C’est en l’occurrence la procédure lancée par la région Pays de la Loire en vue de la passation d’un marché public de travaux pour la réfection d’un lycée qui a fait l’objet du litige porté devant le Conseil d’État. Les documents du marché imposaient aux candidats de prévoir le recours à un interprète pour exposer les droits sociaux dont disposent les travailleurs et les règles de sécurité à respecter sur les chantiers. Considérant que de telles exigences constituaient une entrave à la libre concurrence, le préfet de région a formé un référé précontractuel avant la date limite de remise des offres. À la suite du rejet de cette demande, le ministre de l’Intérieur s’est pourvu en cassation contre l’ordonnance du juge des référés.

Une clause fondée sur l’obligation de vigilance du maître d’ouvrage

Les juges du Palais-Royal commencent par planter le décor en restituant le cadre réglementaire de protection des travailleurs détachés inhérent notamment à la fameuse directive de 1996, dont la révision en octobre dernier avait fait couler beaucoup d’encre. Ils citent au passage la loi du 10 juillet 2014 visant à lutter contre la concurrence sociale déloyale qui instaure une obligation de vigilance et de responsabilité du maître d’ouvrage en matière d’application de la législation du travail.

L’exigence d’un lien suffisant avec l’objet du marché…

La clause litigieuse est par ailleurs examinée à l’aune de l’article 38 de l’ordonnance « marchés publics » du 23 juillet 2015 qui pose une exigence de cohérence entre les conditions d’exécution d’un marché posées par l’acheteur et son objet. Et le Conseil d’État d’en inférer que « l’intervention d’un interprète qualifié peut être demandée, aux frais du titulaire du marché, afin que la personne publique responsable puisse s’assurer que les personnels présents sur le chantier et ne maîtrisant pas suffisamment la langue française, quelle que soit leur nationalité, comprennent effectivement le socle minimal de normes sociales » et « qu’une telle clause présente un lien suffisant avec l’objet du marché de travaux publics » prévu par la collectivité (v. à cet égard Le Lamy Droit public des affaires 2017, n° 3241).
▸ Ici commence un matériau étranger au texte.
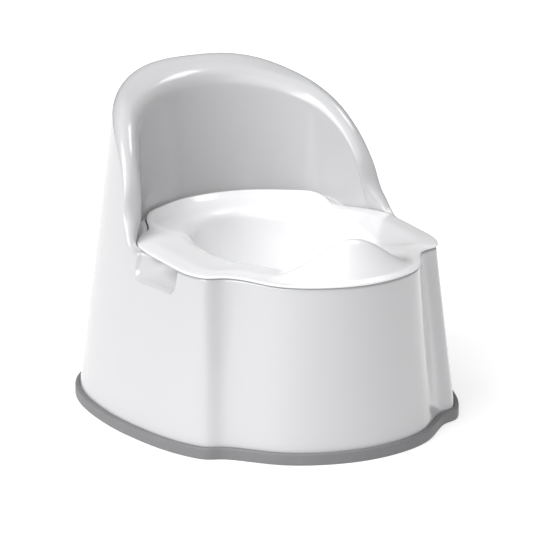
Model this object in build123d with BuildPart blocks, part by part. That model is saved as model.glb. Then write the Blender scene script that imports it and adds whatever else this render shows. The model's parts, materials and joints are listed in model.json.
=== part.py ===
from build123d import *
import os
from math import cos, hypot, pi, radians, sin

os.makedirs("parts", exist_ok=True)

# Potty chair. Millimetres, +Z up, the child faces -Y.
# Origin: on the floor, in the middle of the base.

# shell: one moulding, open below
WALL = 2.6
SHELL_FOOT_Z = 3.0
DECK_Z = 158.7
DRAFT_TOP_Z = 310.0
FOOT_DRUM_R = 126.5
FOOT_DRUM_Y = -53.0
FOOT_DRUM_END = 54.0
DECK_DRUM_R = 96.5
DECK_DRUM_Y = -79.0
DECK_DRUM_END = 71.0
FOOT_FLANK = [(113.3, -119.5), (124.8, -114.3), (132.8, -103.8), (155.0, -37.1)]
DECK_FLANK = [(101.4, -100.6), (113.9, -96.0), (118.6, -89.5), (125.8, -47.9)]
BACK_HALF_WIDTH = 161.3
BACK_HALF_WIDTH_PER_Z = -0.1637
BACK_CENTRE_Y = 21.0
BACK_CENTRE_Y_PER_Z = 0.0277
BACK_REAR_Y = 179.5
BACK_SQUARENESS = 2.7
BACK_ANGLES = [0.0, 15.0, 35.0, 55.0, 75.0]
RIM_PROFILE = [
    (21.0, DECK_Z),
    (41.5, 187.0),
    (50.0, 212.0),
    (70.0, 238.0),
    (104.5, 264.0),
    (151.5, 284.0),
    (192.0, 304.0),
]

# seat space in front of the leaning inner back wall, with a ledge behind the bowl
INNER_FOOT_R = 115.0
INNER_FOOT_Y = 12.0
INNER_TOP_R = 107.0
INNER_TOP_Y = 43.0
LEDGE_Z = 168.0

# the bowl is lifted by its ears, up and a little forward, so that they leave the rim
LIFT_LEAN = 30.0
LIFT_CLEAR = 60.0

# finger recesses under the bowl's ears
RECESS_FRONT_Y = -57.0
RECESS_REAR_Y = 13.0
RECESS_FLOOR_Z = 139.0
RECESS_INNER_X = 110.0
RECESS_ROUND = 7.0

# bowl: one moulding
FLANGE_Z = 159.0
FLANGE_T = 3.0
SEAT_Z = FLANGE_Z + FLANGE_T
FLANGE_DRUM_R = 98.0
FLANGE_DRUM_END = 72.0
EAR_SIDE = [
    (102.0, -102.0),
    (114.5, -97.3),
    (120.0, -90.5),
    (127.3, -48.0),
    (128.0, 3.0),
    (124.2, 29.0),
    (113.5, 47.5),
    (103.0, 59.0),
    (96.0, 65.0),
]
LIP_R = 110.0
LIP_Y = 11.0
LIP_ANGLES = [55.5, 38.0, 19.0, 0.0]
LIP_TOP_Z = 172.0
LIP_START_Y = 45.0
BOWL_WALL = 2.5
BOWL_GAP = 1.2
POT_Y = -8.0
POT_HALF_X = 70.0
POT_HALF_Y = 104.0
POT_FLOOR_HALF_X = 52.0
POT_FLOOR_HALF_Y = 78.0
POT_FLOOR_Z = 48.0
POT_ROUND = 15.0
HOLE_HALF_X = 76.0
HOLE_REAR = 110.0
HOLE_FRONT = 146.0
GUARD_HALF_X = 84.0
GUARD_HEIGHT = 38.0
GUARD_STEPS = 8
GUARD_CREST_Y = -154.0
GUARD_PROFILE = [(-176.0, 0.0), (-160.0, 0.93), (-152.0, 0.98), (-108.0, 0.0)]
GUARD_SET_BACK = 1.5

# non-slip ring under and round the foot
RING_HEIGHT = 11.0
RING_PROUD = 3.5
RING_GAP = 0.2
RING_INSIDE = 12.0

BEYOND = 400.0


def blend(low, high, share):
    """Point or number that lies the given share of the way from low to high."""
    if isinstance(low, tuple):
        return tuple(blend(a, b, share) for a, b in zip(low, high))
    return low + (high - low) * share


def inset_points(points, inset):
    """Points moved inwards by the inset, square to the line through their neighbours."""
    moved = []
    for index, (x, y) in enumerate(points):
        before = points[max(index - 1, 0)]
        after = points[index + 1] if index + 1 < len(points) else (-before[0], before[1])
        run_x = after[0] - before[0]
        run_y = after[1] - before[1]
        length = hypot(run_x, run_y)
        moved.append((x - inset * run_y / length, y + inset * run_x / length))
    return moved


def closed_outline(drum_r, drum_y, drum_end, points):
    """Sketch of the front drum's arc and one smooth curve round both sides and the rear."""
    end = radians(drum_end)
    corner = (drum_r * sin(end), drum_y - drum_r * cos(end))
    right = [corner] + points
    left = [(-x, y) for x, y in right[-2::-1]]
    with BuildSketch() as outline:
        with BuildLine():
            ThreePointArc(left[-1], (0.0, drum_y - drum_r), corner)
            Spline(*right, *left)
        make_face()
    return outline.sketch


def shell_outline(z, inset=0.0):
    """Shell's outline at a level, or the same outline moved inwards.

    Below the deck the drum and the flanks are ruled from foot to deck. The sides and the
    rear are part of a superellipse that narrows evenly with height.
    """
    share = min(z / DECK_Z, 1.0)
    points = [blend(low, high, share) for low, high in zip(FOOT_FLANK, DECK_FLANK)]
    half_width = BACK_HALF_WIDTH + BACK_HALF_WIDTH_PER_Z * z
    centre_y = BACK_CENTRE_Y + BACK_CENTRE_Y_PER_Z * z
    power = 2.0 / BACK_SQUARENESS
    for angle in BACK_ANGLES:
        across = half_width * cos(radians(angle)) ** power
        along = centre_y + (BACK_REAR_Y - centre_y) * sin(radians(angle)) ** power
        points.append((across, along))
    points.append((0.0, BACK_REAR_Y))
    drum_r = blend(FOOT_DRUM_R, DECK_DRUM_R, share) - inset
    drum_y = blend(FOOT_DRUM_Y, DECK_DRUM_Y, share)
    drum_end = blend(FOOT_DRUM_END, DECK_DRUM_END, share)
    return closed_outline(drum_r, drum_y, drum_end, inset_points(points, inset))


def flange_outline(grow=0.0):
    """Outline of the bowl's flange: front drum, ears, notches and the rear lip."""
    end = radians(FLANGE_DRUM_END)
    corner = (FLANGE_DRUM_R * sin(end), DECK_DRUM_Y - FLANGE_DRUM_R * cos(end))
    lip = []
    for angle in LIP_ANGLES:
        lip.append((LIP_R * sin(radians(angle)), LIP_Y + LIP_R * cos(radians(angle))))
    side = inset_points([corner] + EAR_SIDE + lip, -grow)[1:]
    return closed_outline(FLANGE_DRUM_R + grow, DECK_DRUM_Y, FLANGE_DRUM_END, side)


def above_rim(shift):
    """Side view of what lies above the deck and the rim, for cutting across the chair."""
    rim = [(y + shift, z - shift) for y, z in RIM_PROFILE]
    with BuildSketch(Plane.YZ) as region:
        with BuildLine():
            Spline(*rim)
            Polyline(rim[-1], (rim[-1][0], BEYOND), (-BEYOND, BEYOND), (-BEYOND, rim[0][1]), rim[0])
        make_face()
    return region.sketch


def seat_space(grow):
    """Space the child sits in: a cone leaning back, the well that the flange rests in, and
    the room that the ears need on their way up and forward."""
    with BuildPart() as space:
        with BuildSketch(Plane.XY.offset(LEDGE_Z - grow)):
            with Locations((0.0, INNER_FOOT_Y)):
                Circle(INNER_FOOT_R + grow)
        with BuildSketch(Plane.XY.offset(DRAFT_TOP_Z)):
            with Locations((0.0, INNER_TOP_Y)):
                Circle(INNER_TOP_R + grow)
        loft()
        with BuildSketch(Plane.XY.offset(DECK_Z - grow)):
            add(flange_outline(BOWL_GAP + grow))
        extrude(amount=LEDGE_Z - DECK_Z + grow)
        with BuildSketch(Plane.XY.offset(SEAT_Z)):
            add(flange_outline(BOWL_GAP + grow))
        extrude(amount=LIFT_CLEAR, dir=(0.0, -sin(radians(LIFT_LEAN)), cos(radians(LIFT_LEAN))))
    return space.part


def finger_recess(grow):
    """Pocket cut into the flank under one ear of the bowl, rounded below."""
    length = RECESS_REAR_Y - RECESS_FRONT_Y + 2.0 * grow
    height = DECK_Z - RECESS_FLOOR_Z + grow
    with BuildPart() as recess:
        with BuildSketch(Plane.YZ.offset(RECESS_INNER_X - grow)):
            with Locations((RECESS_FRONT_Y - grow, RECESS_FLOOR_Z - grow)):
                RectangleRounded(length, 2.0 * height, RECESS_ROUND + grow, align=Align.MIN)
        extrude(amount=BEYOND)
    return recess.part


def pot_body(inset):
    """Tapered elliptical pot with a rounded floor."""
    with BuildPart() as body:
        with BuildSketch(Plane.XY.offset(POT_FLOOR_Z + inset)):
            with Locations((0.0, POT_Y)):
                Ellipse(POT_FLOOR_HALF_X - inset, POT_FLOOR_HALF_Y - inset)
        with BuildSketch(Plane.XY.offset(SEAT_Z)):
            with Locations((0.0, POT_Y)):
                Ellipse(POT_HALF_X - inset, POT_HALF_Y - inset)
        loft()
        fillet(body.edges().sort_by(Axis.Z)[0], POT_ROUND - inset)
    return body.part


def guard_hump(inset):
    """Splash guard: a hump whose height falls away as a squared cosine to each side, over the
    front of the flange. With an inset it is the hollow on its underside."""
    half_x = GUARD_HALF_X - inset
    base_z = FLANGE_Z - inset
    hump = []
    for step in range(GUARD_STEPS + 1):
        share = 2.0 * step / GUARD_STEPS - 1.0
        hump.append((half_x * share, SEAT_Z - inset + GUARD_HEIGHT * cos(pi / 2.0 * share) ** 2))
    side = []
    for y, share in GUARD_PROFILE:
        along = y + inset if y < GUARD_CREST_Y else y - inset
        side.append((along, SEAT_Z - inset + share * GUARD_HEIGHT))
    with BuildPart() as body:
        with BuildSketch(Plane.XZ):
            with BuildLine():
                Spline(*hump)
                Polyline(hump[-1], (half_x, base_z), (-half_x, base_z), hump[0])
            make_face()
        extrude(amount=BEYOND)
        with BuildSketch(Plane.YZ):
            with BuildLine():
                Spline(*side)
                Polyline(side[-1], (side[-1][0], base_z), (side[0][0], base_z), side[0])
            make_face()
        extrude(amount=BEYOND, both=True, mode=Mode.INTERSECT)
        with BuildSketch(Plane.XY):
            add(flange_outline(-GUARD_SET_BACK - inset))
        extrude(amount=BEYOND, mode=Mode.INTERSECT)
    return body.part


# shell: drafted outside, cut open in front of the rim, hollow from below, with a hole in the
# deck that reaches forward because the pot moves forward as it is lifted
with BuildPart() as shell:
    for level in (SHELL_FOOT_Z, DECK_Z, DRAFT_TOP_Z):
        with BuildSketch(Plane.XY.offset(level)):
            add(shell_outline(level))
    loft(ruled=True)
    extrude(above_rim(0.0), amount=BEYOND, both=True, mode=Mode.SUBTRACT)
    add(seat_space(0.0), mode=Mode.SUBTRACT)
    pocket = finger_recess(0.0)
    add(pocket, mode=Mode.SUBTRACT)
    add(pocket.mirror(Plane.YZ), mode=Mode.SUBTRACT)

with BuildPart() as shell_core:
    for level in (0.0, DECK_Z, DRAFT_TOP_Z):
        with BuildSketch(Plane.XY.offset(level)):
            add(shell_outline(level, WALL))
    loft(ruled=True)
    extrude(above_rim(WALL), amount=BEYOND, both=True, mode=Mode.SUBTRACT)
    add(seat_space(WALL), mode=Mode.SUBTRACT)
    pocket = finger_recess(WALL)
    add(pocket, mode=Mode.SUBTRACT)
    add(pocket.mirror(Plane.YZ), mode=Mode.SUBTRACT)

with BuildPart() as outer_shell:
    add(shell.part)
    add(shell_core.part, mode=Mode.SUBTRACT)
    with BuildSketch(Plane.XY.offset(DECK_Z - 2.0 * WALL)):
        with Locations((0.0, POT_Y)):
            Ellipse(HOLE_HALF_X, HOLE_FRONT)
            Rectangle(BEYOND, BEYOND, align=(Align.CENTER, Align.MAX), mode=Mode.INTERSECT)
            Ellipse(HOLE_HALF_X, HOLE_REAR)
    extrude(amount=3.0 * WALL, mode=Mode.SUBTRACT)
outer_shell.part.label = "outer_shell"
export_step(outer_shell.part, "parts/outer_shell.step")

# bowl: flange, raised rear lip, splash guard and pot in one
with BuildPart() as inner_bowl:
    with BuildSketch(Plane.XY.offset(FLANGE_Z)):
        add(flange_outline())
        add(flange_outline(-BOWL_WALL), mode=Mode.SUBTRACT)
    extrude(amount=LIP_TOP_Z - FLANGE_Z)
    with BuildSketch(Plane.YZ):
        Polygon(
            (-BEYOND, 0.0),
            (-BEYOND, SEAT_Z),
            (LIP_START_Y, SEAT_Z),
            (LIP_Y + LIP_R, LIP_TOP_Z),
            (BEYOND, LIP_TOP_Z),
            (BEYOND, 0.0),
            align=None,
        )
    extrude(amount=BEYOND, both=True, mode=Mode.INTERSECT)
    with BuildSketch(Plane.XY.offset(FLANGE_Z)):
        add(flange_outline())
    extrude(amount=FLANGE_T)
    add(guard_hump(0.0))
    add(guard_hump(BOWL_WALL), mode=Mode.SUBTRACT)
    add(pot_body(0.0))
    add(pot_body(BOWL_WALL), mode=Mode.SUBTRACT)
inner_bowl.part.label = "inner_bowl"
export_step(inner_bowl.part, "parts/inner_bowl.step")

# ring: L-shaped band that the shell's foot stands in
with BuildPart() as base_ring:
    with BuildSketch():
        add(shell_outline(SHELL_FOOT_Z, -RING_PROUD))
    extrude(amount=RING_HEIGHT)
    for level in (SHELL_FOOT_Z, RING_HEIGHT):
        with BuildSketch(Plane.XY.offset(level)):
            add(shell_outline(level, -RING_GAP))
    loft(ruled=True, mode=Mode.SUBTRACT)
    with BuildSketch():
        add(shell_outline(SHELL_FOOT_Z, RING_INSIDE))
    extrude(amount=RING_HEIGHT, mode=Mode.SUBTRACT)
base_ring.part.label = "base_ring"
export_step(base_ring.part, "parts/base_ring.step")
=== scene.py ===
import json
import math

import bmesh
import bpy
import numpy as np
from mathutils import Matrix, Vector


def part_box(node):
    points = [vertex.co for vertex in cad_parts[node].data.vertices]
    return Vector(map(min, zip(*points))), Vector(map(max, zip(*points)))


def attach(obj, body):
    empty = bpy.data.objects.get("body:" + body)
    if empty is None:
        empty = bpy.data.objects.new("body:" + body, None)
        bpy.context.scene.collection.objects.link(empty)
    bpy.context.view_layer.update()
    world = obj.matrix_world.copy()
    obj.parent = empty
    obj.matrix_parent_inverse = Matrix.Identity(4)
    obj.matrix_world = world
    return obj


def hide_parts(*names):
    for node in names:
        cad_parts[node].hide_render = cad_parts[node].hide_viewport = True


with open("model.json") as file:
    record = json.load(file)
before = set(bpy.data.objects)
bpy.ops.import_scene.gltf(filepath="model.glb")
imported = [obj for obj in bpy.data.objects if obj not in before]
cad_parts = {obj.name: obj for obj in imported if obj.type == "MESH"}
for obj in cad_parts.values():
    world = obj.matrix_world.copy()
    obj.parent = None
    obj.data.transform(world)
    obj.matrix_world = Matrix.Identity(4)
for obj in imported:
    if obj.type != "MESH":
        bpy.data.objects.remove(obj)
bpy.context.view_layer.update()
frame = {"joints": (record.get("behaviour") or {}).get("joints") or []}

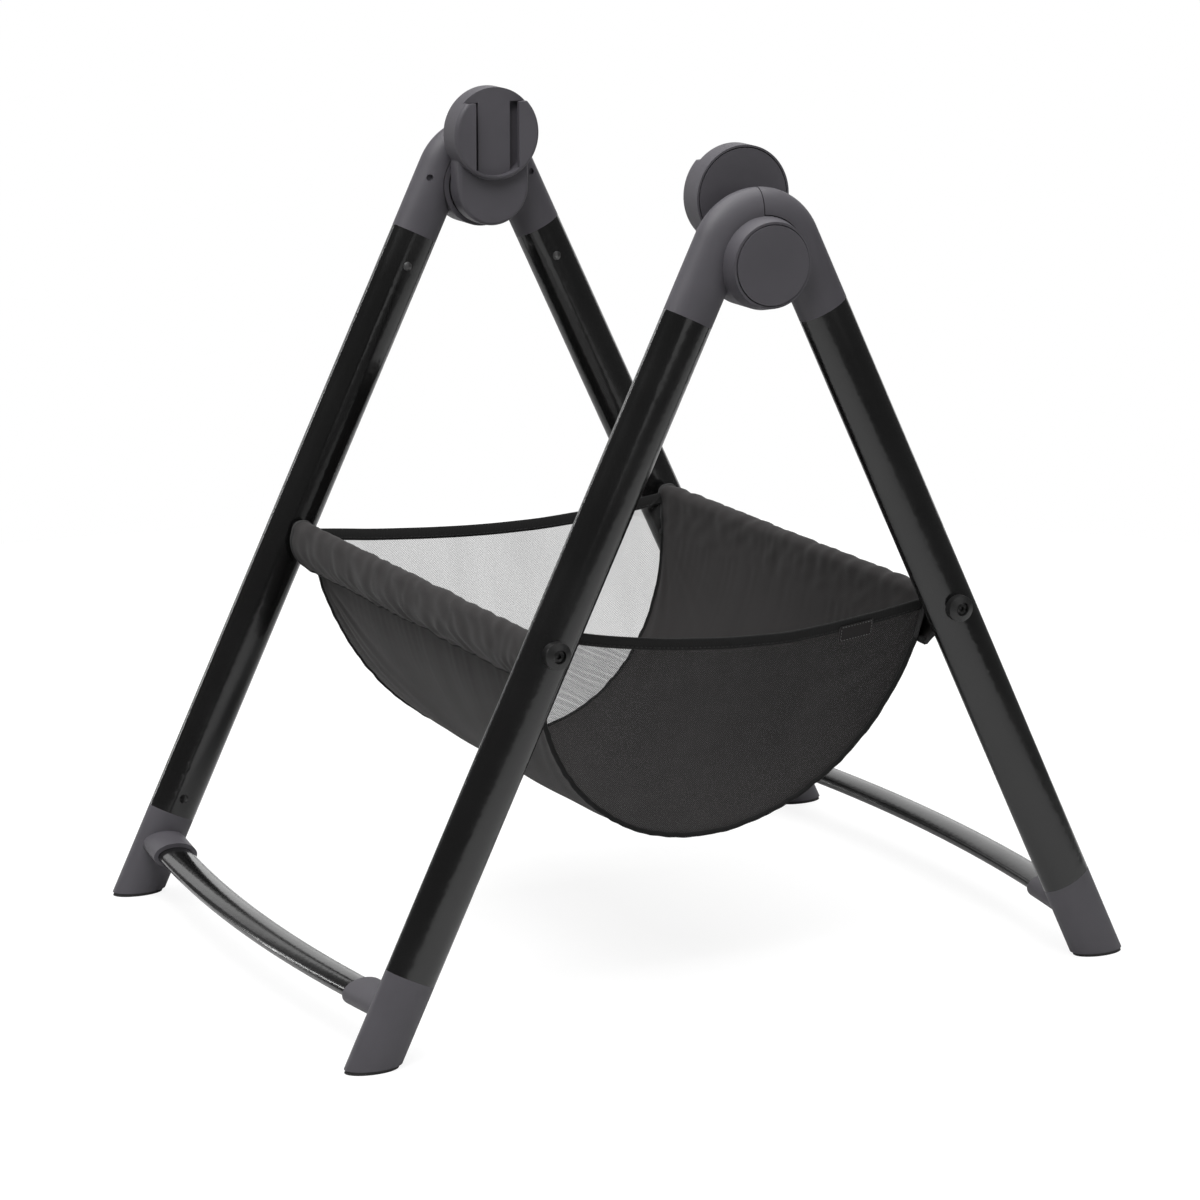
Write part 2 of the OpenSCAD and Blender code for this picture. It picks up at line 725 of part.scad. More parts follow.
// Binding tape over the panel's top edge
module basket_binding(side) {
    color(cloth_color) difference() {
        inside_sling(0);
        beyond_panel(side, 0);
        on_side(side) translate([-binding_t, 0, 0]) difference() {
            translate([-2 * basket_x, -2 * rod_y, 0]) cube([4 * basket_x, 4 * rod_y, 2 * rod_z]);
            beyond_panel(right, 0);
        }
        difference() {
            translate([-2 * basket_x, -2 * rod_y, 0]) cube([4 * basket_x, 4 * rod_y, 2 * rod_z]);
            translate([-2 * basket_x, 0, panel_bend_z]) rotate([0, 90, 0])
                cylinder(r = panel_bend_r + binding_h - panel_gap, h = 4 * basket_x, $fn = 360);
        }
    }
}

// Woven tag on the outside of the right end's binding
module basket_tag() {
    color(rubber_color) translate([basket_x, tag_y, rod_z - panel_sag]) rotate([0, lean_angle, 0])
        translate([0.3, -tag_w / 2, -tag_h - 4]) cube([tag_t, tag_w, tag_h]);
}

leg(front, left);  // front_leg_left
leg(front, right);  // front_leg_right
leg(rear, left);  // rear_leg_left
leg(rear, right);  // rear_leg_right
front_hub(left);  // front_hub_left
front_hub(right);  // front_hub_right
rear_hub(left);  // rear_hub_left
rear_hub(right);  // rear_hub_right
foot(front, left);  // front_foot_left
foot(front, right);  // front_foot_right
foot(rear, left);  // rear_foot_left
foot(rear, right);  // rear_foot_right
pad(front, left);  // front_pad_left
pad(front, right);  // front_pad_right
pad(rear, left);  // rear_pad_left
pad(rear, right);  // rear_pad_right
crossbar(front);  // front_crossbar
crossbar(rear);  // rear_crossbar
basket_rod(front);  // front_basket_rod
basket_rod(rear);  // rear_basket_rod
rod_bolts(front);  // front_rod_bolts
rod_bolts(rear);  // rear_rod_bolts
rod_caps(front);  // front_rod_caps
rod_caps(rear);  // rear_rod_caps
leg_screws(front, hub_screw_place);  // front_hub_screws
leg_screws(rear, hub_screw_place);  // rear_hub_screws
leg_screws(front, foot_screw_place);  // front_foot_screws
leg_screws(rear, foot_screw_place);  // rear_foot_screws
pivot_bolt(left);  // pivot_bolt_left
pivot_bolt(right);  // pivot_bolt_right
pivot_nut(left);  // pivot_nut_left
pivot_nut(right);  // pivot_nut_right
thrust_washer(left);  // thrust_washer_left
thrust_washer(right);  // thrust_washer_right
adapter(left);  // adapter_left
adapter(right);  // adapter_right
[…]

…et d’un interprète qualifié !

La Haute juridiction prend soin de baliser le dispositif « dont la mise en œuvre par le maître d’ouvrage ne doit pas occasionner de coûts excessifs au titulaire du marché », exigeant par ailleurs le recours à un « interprète qualifié, c’est-à-dire toute personne en mesure d’expliquer aux travailleurs concernés leurs droits sociaux essentiels ».